RabbitMQ sucks with Spark Streaming.

atfire commented 7 years ago

I think connections keep closing due to inactivity. Is there a way to pass heartbeat interval to connection factory?

atfire commented 7 years ago

@nelsou can you tell which issues did you run into with rabbit + spark streaming?

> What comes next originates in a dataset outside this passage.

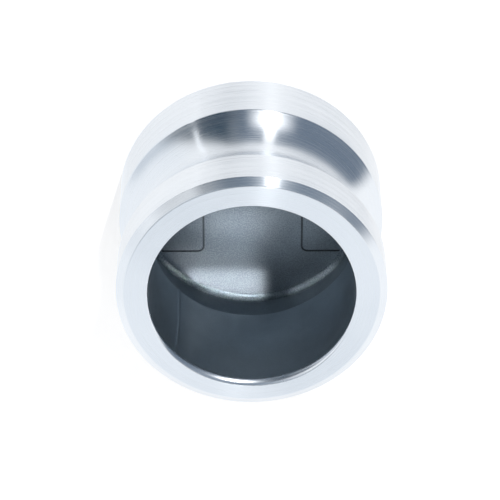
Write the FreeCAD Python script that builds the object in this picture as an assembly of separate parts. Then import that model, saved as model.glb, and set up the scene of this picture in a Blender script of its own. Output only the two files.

nelsou commented 7 years ago

too many ...

haixuan8192 commented 6 years ago

org.apache.spark.SparkException: Error creating channel and connection: connection is already closed due to connection error; cause: java.io.EOFException at org.apache.spark.streaming.rabbitmq.consumer.Consumer$.apply(Consumer.scala:211) at org.apache.spark.streaming.rabbitmq.distributed.RabbitMQRDD$RabbitMQRDDIterator.getConsumer(RabbitMQRDD.scala:243) at org.apache.spark.streaming.rabbitmq.distributed.RabbitMQRDD$RabbitMQRDDIterator.(RabbitMQRDD.scala:166) at org.apache.spark.streaming.rabbitmq.distributed.RabbitMQRDD.compute(RabbitMQRDD.scala:143) at org.apache.spark.rdd.RDD.computeOrReadCheckpoint(RDD.scala:323) at org.apache.spark.rdd.RDD$$anonfun$8.apply(RDD.scala:336) at org.apache.spark.rdd.RDD$$anonfun$8.apply(RDD.scala:334) at org.apache.spark.storage.BlockManager$$anonfun$doPutIterator$1.apply(BlockManager.scala:1038) at org.apache.spark.storage.BlockManager$$anonfun$doPutIterator$1.apply(BlockManager.scala:1029) at org.apache.spark.storage.BlockManager.doPut(BlockManager.scala:969) at org.apache.spark.storage.BlockManager.doPutIterator(BlockManager.scala:1029) at org.apache.spark.storage.BlockManager.getOrElseUpdate(BlockManager.scala:760) at org.apache.spark.rdd.RDD.getOrCompute(RDD.scala:334) at org.apache.spark.rdd.RDD.iterator(RDD.scala:285) at org.apache.spark.rdd.MapPartitionsRDD.compute(MapPartitionsRDD.scala:38) at org.apache.spark.rdd.RDD.computeOrReadCheckpoint(RDD.scala:323) at org.apache.spark.rdd.RDD.iterator(RDD.scala:287) at org.apache.spark.rdd.MapPartitionsRDD.compute(MapPartitionsRDD.scala:38) at org.apache.spark.rdd.RDD.computeOrReadCheckpoint(RDD.scala:323) at org.apache.spark.rdd.RDD.iterator(RDD.scala:287) at org.apache.spark.scheduler.ShuffleMapTask.runTask(ShuffleMapTask.scala:96) at org.apache.spark.scheduler.ShuffleMapTask.runTask(ShuffleMapTask.scala:53) at org.apache.spark.scheduler.Task.run(Task.scala:108) at org.apache.spark.executor.Executor$TaskRunner.run(Executor.scala:338) at java.util.concurrent.ThreadPoolExecutor.runWorker(ThreadPoolExecutor.java:1149) at java.util.concurrent.ThreadPoolExecutor$Worker.run(ThreadPoolExecutor.java:624) at java.lang.Thread.run(Thread.java:748)

The program runs normally, sometimes with this error, but does not affect the program run.